Hensel is the outgoing associate dean and is working with Lytton to ensure a smooth transition.

“I am very excited about this new opportunity. The Georgia State Law faculty produces cutting-edge scholarship in an extraordinary range of areas,” Lytton said. “I look forward to learning more about my colleagues’ work and seeking innovative ways to support their research.”

In his new role, Lytton plans to continue the tradition of allowing faculty members several opportunities to share their research and receive constructive feedback through workshops, programs and relationships with other institutions and disciplines.

“The faculty culture at Georgia State Law is defined by an appreciation of intellectual diversity, a strong commitment to each other’s success, and a deep belief that high quality scholarship and teaching should go hand-in-hand.

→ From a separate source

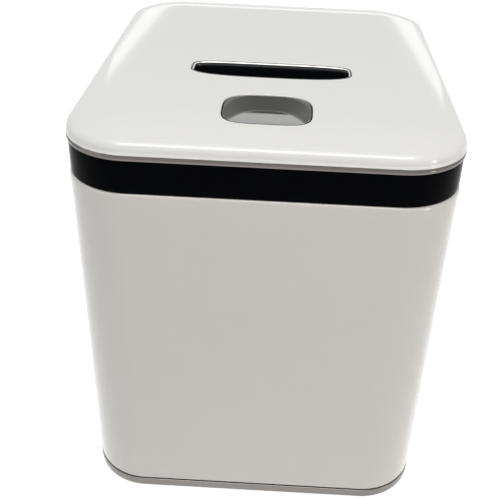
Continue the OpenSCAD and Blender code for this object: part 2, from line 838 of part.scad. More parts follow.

I see my new position as merely a facilitator of this culture,” Lytton said. “I also hope to help our faculty network outside of the university to generate conversations that push the boundaries of their own work and the discipline of law more generally.”

Lytton was attracted to Georgia State Law because of its commitment to interdisciplinary collaboration and efforts to put new ideas into practice throughout Atlanta.

“I’m very impressed by the intensity and creativity of intellectual life here in the law school,” he said. “I’m also pleasantly surprised by how much I have learned in the classroom that has informed my research. My students bring to their studies a rich diversity of experiences, and classroom discussion has helped me refine my ideas about applying institutional theories to policy problems.”